[start Collected data]

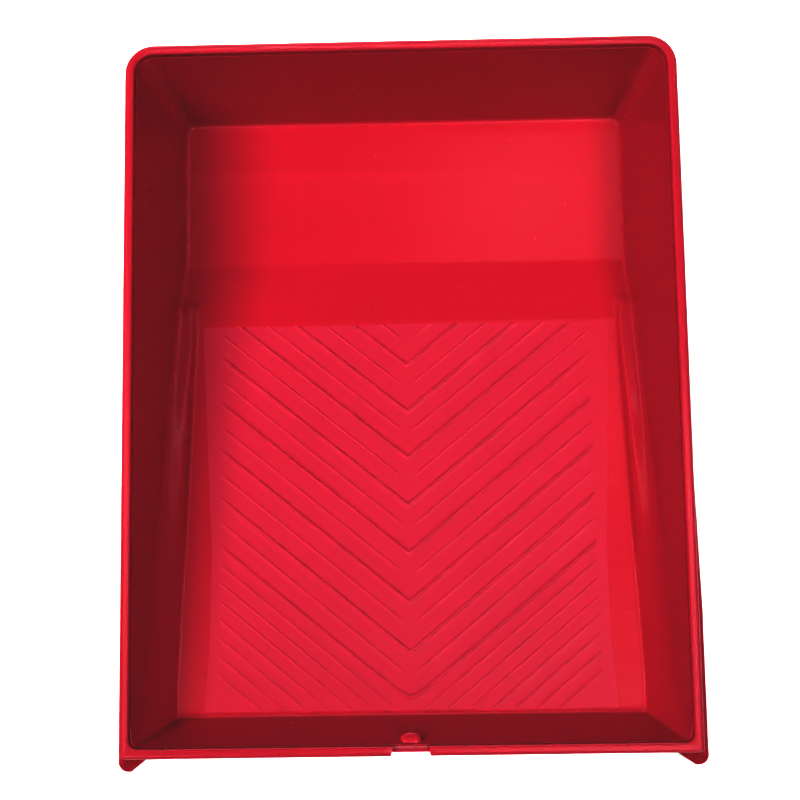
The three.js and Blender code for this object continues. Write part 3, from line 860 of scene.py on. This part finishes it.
finish_piece(
    make_shell(), SMOOTH, "red_plastic_smooth", "well_floor", "entry_slope", "far_wall",
    "front_wall", *both("well_wall", "ramp_wall", "shoulder", "far_corner", "front_corner"),
)
finish_piece(make_panel(), RIBBED, "red_plastic_ribbed", "ramp_panel")
finish_piece(
    make_rim(), SMOOTH, "red_plastic_smooth", "rim_far",
    *both("rim", "rim_front", "rim_far_corner", "rim_front_corner"),
)
finish_piece(make_lip(), SMOOTH, "red_plastic_smooth", "pouring_lip")
finish_piece(make_nub(), SMOOTH, "red_plastic_smooth", "front_nub")
for side, hand in zip(SIDES, (-1, 1)):
    finish_piece(
        make_leg(f"leg_{side}", hand), MATT_PAINTED_LIGHTER, "red_plastic_smooth",
        f"leg_side_{side}", f"leg_front_{side}",
    )

# ---------------------------------------------------------------- floor, camera and light

# From here on, lengths are in metres.
FLOOR_HALF = 3.0
FLOOR_DROP = 0.0003  # keeps the floor clear of the tray's underside

corners = ((-1, -1), (1, -1), (1, 1), (-1, 1))
floor_mesh = bpy.data.meshes.new("floor")
floor_mesh.from_pydata(
    [(x * FLOOR_HALF, y * FLOOR_HALF, -FLOOR_DROP) for x, y in corners], [], [(0, 1, 2, 3)]
)
floor = bpy.data.objects.new("floor", floor_mesh)
bpy.context.scene.collection.objects.link(floor)
floor_mesh.materials.append(pale_floor())

# The camera's place, turn and lens are fitted to the photograph.
camera_data = bpy.data.cameras.new("camera")
camera_data.sensor_width = 36
camera_data.lens = 60.93
camera_data.dof.use_dof = False
camera = bpy.data.objects.new("camera", camera_data)
camera.location = (0.0083, -0.0812, 0.7511)
camera.rotation_mode = "ZYX"
camera.rotation_euler = Euler([math.radians(a) for a in (6.988, 0.922, -0.988)], "ZYX")
bpy.context.scene.collection.objects.link(camera)
bpy.context.scene.camera = camera


def softbox(name, location, target, size, power, diffuse=True, glossy=True, spread=180):
    """A rectangular soft light that faces a target point, with its spread in degrees."""
    light = bpy.data.lights.new(name, "AREA")
    light.shape = "RECTANGLE"
    light.size, light.size_y = size
    light.energy = power
    light.spread = math.radians(spread)
    lamp = bpy.data.objects.new(name, light)
    lamp.location = location
    lamp.rotation_mode = "QUATERNION"
    lamp.rotation_quaternion = (Vector(target) - Vector(location)).to_track_quat("-Z", "Y")
    lamp.visible_diffuse = diffuse
    lamp.visible_glossy = glossy
    bpy.context.scene.collection.objects.link(lamp)


# The light on the plastic: two halves of a key on the left, and a fill on the right.
softbox("key_far", (-1.35, 0.32, 1.84), (0, 0.1, 0), (0.34, 0.5), 2.75, glossy=False, spread=45)
softbox("key_near", (-0.9, -0.35, 1.97), (0, 0.02, 0), (0.34, 0.5), 2.2, glossy=False, spread=45)
softbox("fill", (0.716, -0.2, 2.08), (0, 0.07, 0), (0.4, 0.6), 3.0, glossy=False, spread=45)

# The lights that only show as reflections, each placed where one face mirrors it to the camera.
for name, location, target, size, power in (
    ("well_reflection", (0.17, 0.455, 1.2), (0.05, 0.12, 0), (0.22, 0.22), 0.85),
    ("sheen_left", (-0.24, 0.06, 2.0), (0, 0, 0), (0.26, 0.4), 0.5),
    ("sheen_right", (0.24, 0.06, 2.0), (0, 0, 0), (0.26, 0.4), 0.5),
    ("rib_strip_left", (-0.75, -1.1, 1.4), (0, 0, 0), (0.8, 0.5), 9),
    ("rib_strip_right", (0.65, -1.1, 1.4), (0, 0, 0), (0.8, 0.5), 9),
    ("far_rim_strip", (0, 2.5, 0.3), (0, 0.18, 0.077), (2.2, 0.4), 40),
    ("left_rim_glint", (-0.8, 0.05, 1.6), (-0.14, 0, 0), (0.22, 0.6), 2.4),
    ("right_rim_glint", (0.78, 0.05, 1.6), (0.14, 0, 0), (0.22, 0.6), 2.2),
    ("near_rim_glint", (0.25, -0.69, 1.6), (0.08, -0.18, 0), (0.5, 0.3), 3.2),
    ("left_brim_glint", (1.17, 0.98, 1.4), (-0.12, 0.02, 0), (0.8, 0.6), 3),
    ("right_brim_glint", (-1.17, 0.98, 1.4), (0.12, 0.02, 0), (0.8, 0.6), 3),
):
    softbox(name, location, target, size, power, diffuse=False)

# The top of the far rim mirrors a row of narrow beams, which pass over the rest of the tray.
BEAM_COUNT = 9
BEAM_PITCH = 0.032  # along the rim
BEAM_FAN = 3.26  # the beams start this many times farther apart than they land
BEAM_POWER = 0.0065
BEAM_POWER_FALL = 0.012  # per metre to the right
for i in range(BEAM_COUNT):
    x = BEAM_PITCH * (i - BEAM_COUNT // 2)
    softbox(
        f"far_rim_glint_{i}", (BEAM_FAN * x, 1.1, 1.6), (x, 0.275, 0.077), (0.13, 0.1),
        BEAM_POWER - BEAM_POWER_FALL * x, diffuse=False, spread=5,
    )

world = bpy.data.worlds.new("studio")
world.use_nodes = True
world.node_tree.nodes["Background"].inputs["Color"].default_value = (1, 1, 1, 1)
world.node_tree.nodes["Background"].inputs["Strength"].default_value = 0.05
bpy.context.scene.world = world

# A contrasty picture with a pale veil over its dark parts.
view = bpy.context.scene.view_settings
view.view_transform = "Standard"
view.look = "None"
view.gamma = 0.5
view.use_curve_mapping = True
view.curve_mapping.black_level = (-0.065, -0.065, -0.065)
view.curve_mapping.update()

[end Collected data]

* What to work on:
Copy and report every line where the word "scene" is present.

* Result:
The three.js and Blender code for this object continues. Write part 3, from line 860 of scene.py on. This part finishes it.
bpy.context.scene.collection.objects.link(floor)
bpy.context.scene.collection.objects.link(camera)
bpy.context.scene.camera = camera
    bpy.context.scene.collection.objects.link(lamp)
bpy.context.scene.world = world
view = bpy.context.scene.view_settings